12. The kit of claim 11, wherein the first, second, third and fourth vertical leg members are each removeable from the base member.

13. The kit of claim 12, wherein the first, second, third and fourth vertical leg members each include a notch proximate the base member, the notch being a line of weakness configured to break through the first, second, third or fourth vertical leg member when a top of the first, second, third or fourth vertical leg member is moved a sufficient distance relative to the base member.

14. The kit of claim 11, wherein the first and second vertical leg members are spaced a first distance from one another, the third and fourth vertical leg members are spaced a second distance from one another, each parallel strand of a layer of the reinforcement material being spaced a third distance from one another, at least one of the first and second distances being greater than the third distance.

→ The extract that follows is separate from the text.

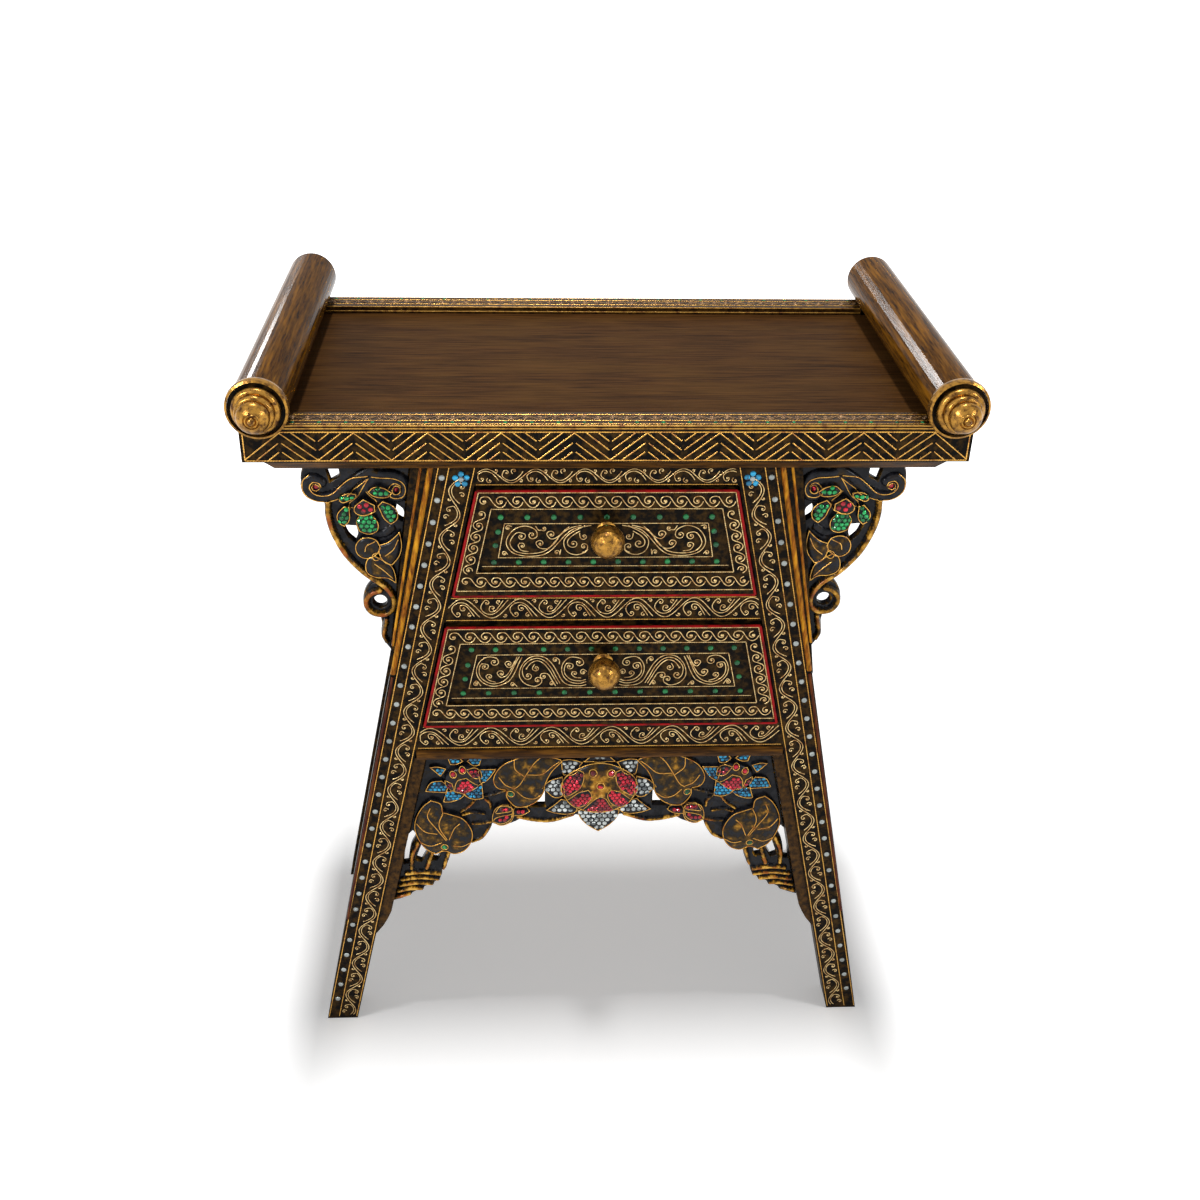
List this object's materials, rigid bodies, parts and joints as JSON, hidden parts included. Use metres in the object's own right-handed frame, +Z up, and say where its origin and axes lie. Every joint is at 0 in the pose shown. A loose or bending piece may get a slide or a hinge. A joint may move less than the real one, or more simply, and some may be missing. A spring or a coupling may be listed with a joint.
{
  "type": "offering table",
  "caption": "Carved lacquered offering table with a scroll-ended tray top, splayed legs, sloping drawers, a lotus skirt and wing brackets.",
  "frame": {"origin": "on the floor, under the middle of the table's box", "axes": "+Z up, the drawers face -Y, +X to the right as seen from the front"},
  "size_m": [0.6436, 0.387, 0.7841],
  "materials": {
    "lacquer": "black-brown lacquer with raised gilt wires",
    "gilt": "rubbed brown-gold lacquer",
    "umber_wood": "satin dark brown stain",
    "red_lacquer": "dark red lacquer",
    "bare_wood": "bare planed wood",
    "gold_leaf": "worn gold leaf",
    "steel": "plain zinc-plated steel",
    "glass_red": "red glass with foil behind it",
    "glass_green": "green glass with foil behind it",
    "glass_blue": "blue glass with foil behind it",
    "glass_clear": "clear glass with foil behind it"
  },
  "bodies": {
    "case": {"apron_front": "lacquer", "apron_back": "lacquer", "apron_left": "lacquer", "apron_right": "lacquer", "cleat_front": "bare_wood", "cleat_back": "bare_wood", "cleat_left": "bare_wood", "cleat_right": "bare_wood", "tray_board": "umber_wood", "band_front": "gilt", "band_back": "gilt", "cornice_board": "umber_wood", "roll_left": "umber_wood", "roll_right": "umber_wood", "roll_collar_left": "gilt", "roll_collar_right": "gilt", "roll_finial_left": "gilt", "roll_finial_right": "gilt", "leg_front_left": "lacquer", "leg_front_right": "lacquer", "leg_back_left": "lacquer", "leg_back_right": "lacquer", "rail_top": "lacquer", "rail_middle": "lacquer", "rail_bottom": "lacquer", "rail_nose": "gilt", "side_panel_left": "red_lacquer", "side_panel_right": "red_lacquer", "back_panel": "red_lacquer", "shelf_upper": "bare_wood", "shelf_lower": "bare_wood", "guide_upper_left": "bare_wood", "guide_upper_right": "bare_wood", "guide_lower_left": "bare_wood", "guide_lower_right": "bare_wood", "skirt_strip_left": "gilt", "skirt_strip_right": "gilt", "skirt_carving": "lacquer", "wing_strip_front_left": "gilt", "wing_strip_front_right": "gilt", "wing_carving_front_left": "lacquer", "wing_carving_front_right": "lacquer"},
    "drawer_upper": {"drawer_upper_front": "lacquer", "drawer_upper_side_left": "bare_wood", "drawer_upper_side_right": "bare_wood", "drawer_upper_back": "bare_wood", "drawer_upper_bottom": "bare_wood", "drawer_upper_knob": "gold_leaf", "drawer_upper_knob_screw": "steel"},
    "drawer_lower": {"drawer_lower_front": "lacquer", "drawer_lower_side_left": "bare_wood", "drawer_lower_side_right": "bare_wood", "drawer_lower_back": "bare_wood", "drawer_lower_bottom": "bare_wood", "drawer_lower_knob": "gold_leaf", "drawer_lower_knob_screw": "steel"}
  },
  "joints": [
    {"name": "drawer_upper_slide", "type": "slide", "parent": "case", "child": "drawer_upper", "axis": [0, -1, 0], "range_m": [0, 0.19]},
    {"name": "drawer_lower_slide", "type": "slide", "parent": "case", "child": "drawer_lower", "axis": [0, -1, 0], "range_m": [0, 0.19]}
  ]
}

15. The kit of claim 11, wherein the at least one layer of reinforcement material includes fiberglass.

16. A kit for forming a composite structure comprising:

at least one layer of reinforcement material, each layer of the at least one layer of reinforcement material comprising a mesh of parallel and perpendicular strands forming a grid; and

a support comprising: a base member; first and second vertical leg members on opposing sides of the base member, the first and second vertical leg members each having an opening configured to receive at least one strand of the at least one layer of the reinforcement material,

wherein a width of the base member is larger than a width of a space formed between the parallel and perpendicular strands of the at least one layer of reinforcement material.

17. The kit of claim 16 further comprising:

a fastener system configured to engage the base member and secure the base member to a substrate.

18. The kit of claim 17, wherein the fastener system includes an opening in the base member and a screw configured to extend through the opening.

19. The kit of claim 16, wherein the at least one layer of reinforcement material includes fiberglass.